- Born: 18 August 1900
- Died: 25 December 1987 (aged 87) Moscow

= Ruth Bonner =

Soviet Communist activist

Ruf Grigorievna Bonner (Руфь Григорьевна Боннер; 18 August 1900 – 25 December 1987), also known as Ruth Bonner, was a Soviet Communist activist who spent eight years in a labor camp during Joseph Stalin's Great Purge. She was the mother of the human rights activist Yelena Bonner and the mother-in-law of physicist and dissident Andrei Sakharov.

== Biography ==
Bonner was born in 1900 into a Russian Jewish family in Siberia. Her mother, Tatiana Matveyevna Bonner, née Rubinstein (1879–1942) was widowed and left with three small children.

Bonner's first husband was Armenian Levon Sarkisovich Kocharian, who died when Yelena was a year old.

In the 1930s, Bonner was a health official in the Communist Party committee of Moscow while her second husband, Gevorg Alikhanyan, aka Georgy Alikhanov, was a director at the Comintern.

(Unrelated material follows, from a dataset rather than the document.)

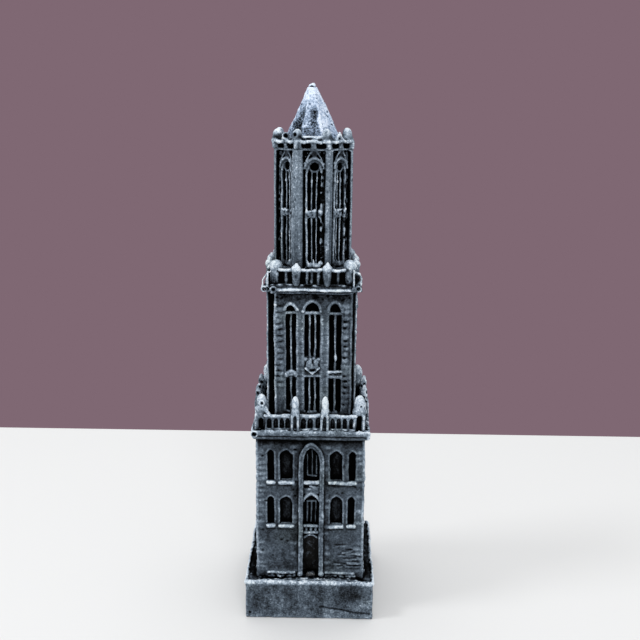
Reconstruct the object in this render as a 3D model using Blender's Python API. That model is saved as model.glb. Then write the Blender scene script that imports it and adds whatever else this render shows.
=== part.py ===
"""Miniature gothic tower: a cast table souvenir, modelled as the castings its shape is divided into.

The base stands on Z = 0, the axis of the tower is X = Y = 0 and the front faces -Y.
Sizes are in millimetres. Each mesh is scaled to metres as it is made.
"""
import math

import bpy
import bmesh
from mathutils import Matrix, Vector

MM = 0.001
SIDES = ("front", "right", "back", "left")
GLUE = 0.2                  # gap left for glue between two castings
TOTAL = 160.0

# ---- plinth ----
PLINTH_HALF = 19.5
PLINTH_TOP = 12.7
PLINTH_EDGE = 0.9           # radius of the soft edges

# ---- keys: a square peg on each stage enters the stage above ----
KEY_HALF = 5.0
KEY_UP = 2.0
CLEAR = 0.2                 # clearance round and over a key

# ---- lower stage ----
LOWER_HALF = 16.1
LOWER_FOOT = PLINTH_TOP + GLUE
LOWER_TOP = 58.4
WINDOW_ROWS = ((45.0, 54.8), (30.5, 39.5))                               # foot and top
WINDOWS = ((-12.15, 2.0), (-7.5, 3.7), (7.5, 3.7), (12.15, 2.0))         # centre and width
WINDOW_DEPTH = 1.1
SILL_HEIGHT = 1.5
SILL_OUT = 0.55
SKIRTING = ((-12.9, -4.7), (4.7, 13.4))                                  # either side of the portal

# ---- portal ----
PORTAL_HALF = 3.95
PORTAL_BAR = 1.4            # width of the frame's bar
PORTAL_INNER = PORTAL_HALF - PORTAL_BAR
PORTAL_SPRING = 51.2
PORTAL_APEX = 57.1
PORTAL_OUT = 0.8            # how far the frame stands out of the wall
PORTAL_DEPTH = 1.6          # depth of the recess inside the frame
PANEL_FOOT = 30.8
BALCONY = (27.3, 30.4)
DOOR = (14.7, 24.6, 26.7)   # foot, spring and apex
STEP_RADIUS = 1.75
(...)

As part of Stalin's mass purges in 1937, her husband was arrested on charges of espionage and sentenced to death.

Bonner was arrested a few days after her husband and spent the next eight years in the Gulag near Karaganda, Kazakhstan. After her release she spent another nine years in internal exile. In 1954 she was one of the first of Stalin's victims to be rehabilitated under the new Soviet leader Nikita Khrushchev. Her husband was rehabilitated posthumously.

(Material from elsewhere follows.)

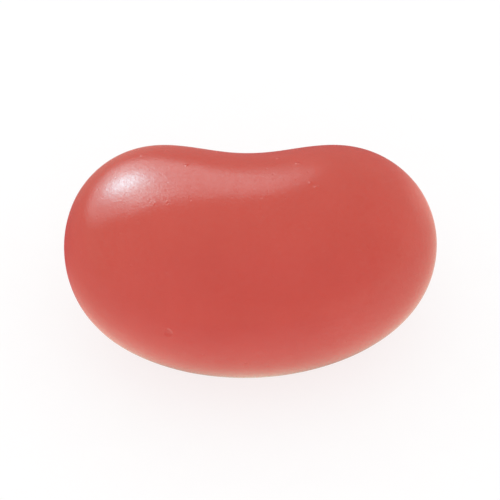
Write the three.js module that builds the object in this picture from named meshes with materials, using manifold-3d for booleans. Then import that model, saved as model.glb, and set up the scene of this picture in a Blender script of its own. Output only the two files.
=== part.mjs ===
// Jelly bean: one sugar-shelled kidney-shaped sweet, lying on its side.
//
// Units are millimetres, +Z is up. X runs along the bean, Y across it with the
// dent facing +Y and the full belly facing -Y, Z through its thickness. The
// origin is under the middle of the bean, on the small flat it rests on.
//
// The body is a ball that is drawn out along X. At each station u along the
// bean, from -1 at one tip to +1 at the other, the section is an ellipse with
// a half width, a half thickness and a centre of its own. The dent makes the
// section narrower in the middle and pushes its centre towards the belly, which
// bends the bean and leaves a lobe at each end.

import * as THREE from 'three';
import { mergeVertices } from 'three/addons/utils/BufferGeometryUtils.js';
import Module from 'manifold-3d';

// ---- driving dimensions ----

const LENGTH = 16.0; // tip to tip
const WIDTH = 12.02; // width the middle would have without the dent
const THICKNESS = 9.0; // across the flat sides

// How full the plan outline is between the middle and the tips: 1 at the middle,
// with odd terms making one end a little slimmer than the other.
const PLAN_FULLNESS = [-0.055, 0.156, -0.053, 0.089];
const SIDE_FULLNESS = 0.3; // the same for the thickness, equal at both ends

const DENT_DEPTH = 1.99; // width that the dent takes out of the middle
const DENT_CENTRE = -0.0145; // where it is along the bean, in half lengths
const DENT_SPREAD = 0.487; // how far it reaches along the bean, in half lengths

const BELLY_BOW = 0.137; // bend of the whole bean towards the belly
const END_SKEW = 0.065; // how far one tip lies nearer the dent side

const FLAT_DEPTH = 0.2; // taken off the lowest point, so that the bean rests

const SUBDIVISION = 15; // of each face of the starting icosahedron

const SHELL_COLOUR = 0xc9554b; // coral red sugar shell

// ---- the shape as functions of the station u ----

const dent = (u) => Math.exp(-(((u - DENT_CENTRE) / DENT_SPREAD) ** 2));

const halfWidth = (u) => {
  const [a, b, c, d] = PLAN_FULLNESS;
  const fullness = 1 + a * u + b * u ** 2 + c * u ** 3 + d * u ** 4;
  return (WIDTH / 2) * Math.sqrt(fullness) - (DENT_DEPTH / 2) * dent(u);
};

const halfThickness = (u) => (THICKNESS / 2) * Math.sqrt(1 + SIDE_FULLNESS * u ** 2);

const centreLine = (u) => END_SKEW * u - BELLY_BOW * (1 - u ** 2) - (DENT_DEPTH / 2) * dent(u);

// ---- the body ----

function bodyGeometry() {
  const geometry = new THREE.IcosahedronGeometry(1, SUBDIVISION);
  geometry.deleteAttribute('normal');
  geometry.deleteAttribute('uv');
  const merged = mergeVertices(geometry, 1e-5);
  const position = merged.attributes.position;
  const point = new THREE.Vector3();
  for (let i = 0; i < position.count; i++) {
    point.fromBufferAttribute(position, i).normalize();
    const u = point.x;
    position.setXYZ(
      i,
      (LENGTH / 2) * u,
      centreLine(u) + halfWidth(u) * point.y,
      halfThickness(u) * point.z,
    );
  }
  return merged;
}

// ---- the resting flat ----

const wasm = await Module();
wasm.setup();

function toSolid(geometry) {
  return new wasm.Manifold(
    new wasm.Mesh({
      numProp: 3,
      vertProperties: new Float32Array(geometry.attributes.position.array),
      triVerts: new Uint32Array(geometry.index.array),
    }),
  );
}

function toGeometry(solid) {
  const mesh = solid.getMesh();
  const geometry = new THREE.BufferGeometry();
  geometry.setAttribute('position', new THREE.BufferAttribute(new Float32Array(mesh.vertProperties), 3));
  geometry.setIndex(new THREE.BufferAttribute(new Uint32Array(mesh.triVerts), 1));
  return geometry;
}

// A block whose top face is the level that the bean is cut at.
function cuttingBlock(level) {
  const depth = 4;
  const block = new THREE.BoxGeometry(LENGTH, 2 * WIDTH, depth);
  block.deleteAttribute('normal');
  block.deleteAttribute('uv');
  const merged = mergeVertices(block, 1e-5);
  merged.translate(0, 0, level - depth / 2);
  return merged;
}

const restLevel = -THICKNESS / 2 + FLAT_DEPTH;
const solid = toSolid(bodyGeometry()).subtract(toSolid(cuttingBlock(restLevel)));
const beanGeometry = toGeometry(solid);

// The origin goes under the middle of the bean, on the flat.
beanGeometry.computeBoundingBox();
const { min, max } = beanGeometry.boundingBox;
beanGeometry.translate(-(min.x + max.x) / 2, -(min.y + max.y) / 2, -min.z);
beanGeometry.computeVertexNormals();

const bean = new THREE.Mesh(
  beanGeometry,
  new THREE.MeshStandardMaterial({ color: SHELL_COLOUR, roughness: 0.35, metalness: 0 }),
);
bean.name = 'bean';

const jellyBean = new THREE.Group();
jellyBean.add(bean);

export default jellyBean;
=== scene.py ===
"""Looks of one jelly bean: a coral red sugar-shelled sweet on a plain pale floor.

Everything is in metres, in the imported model's frame: X along the bean, +Y towards
its dent, +Z up, with the origin on the floor under the middle of the bean.
"""

import math
import random

import bmesh
import bpy
import numpy as np
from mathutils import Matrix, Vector, noise


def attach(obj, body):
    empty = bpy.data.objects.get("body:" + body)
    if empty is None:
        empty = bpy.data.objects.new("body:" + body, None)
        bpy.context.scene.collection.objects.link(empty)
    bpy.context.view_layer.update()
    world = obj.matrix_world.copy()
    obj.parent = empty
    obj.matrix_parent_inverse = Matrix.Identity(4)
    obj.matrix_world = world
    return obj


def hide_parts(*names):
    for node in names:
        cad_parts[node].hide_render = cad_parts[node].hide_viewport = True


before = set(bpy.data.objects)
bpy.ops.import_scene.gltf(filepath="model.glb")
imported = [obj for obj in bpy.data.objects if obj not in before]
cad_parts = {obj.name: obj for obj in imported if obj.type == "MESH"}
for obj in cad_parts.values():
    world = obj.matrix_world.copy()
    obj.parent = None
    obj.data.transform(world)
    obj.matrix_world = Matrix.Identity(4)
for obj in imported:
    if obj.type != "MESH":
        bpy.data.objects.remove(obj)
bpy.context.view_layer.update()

MM = 0.001

# ---------------------------------------------------------------- the bean's sizes, mm
LENGTH = 16.0
WIDTH = 12.02
THICKNESS = 9.0
PLAN_FULLNESS = (-0.055, 0.156, -0.053, 0.089)
SIDE_FULLNESS = 0.3
DENT_DEPTH = 1.99
DENT_CENTRE = -0.0145
DENT_SPREAD = 0.487
BELLY_BOW = 0.137
END_SKEW = 0.065
FLAT_DEPTH = 0.2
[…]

When her daughter Yelena and her son-in-law Andrei Sakharov were exiled to Gorky in 1980, she was allowed to move to the United States to be with her grandchildren. She returned to Moscow in June 1987 to live with her daughter, whose exile had been lifted by Mikhail Gorbachev in December 1986. She died in Moscow on 25 December 1987, aged 87.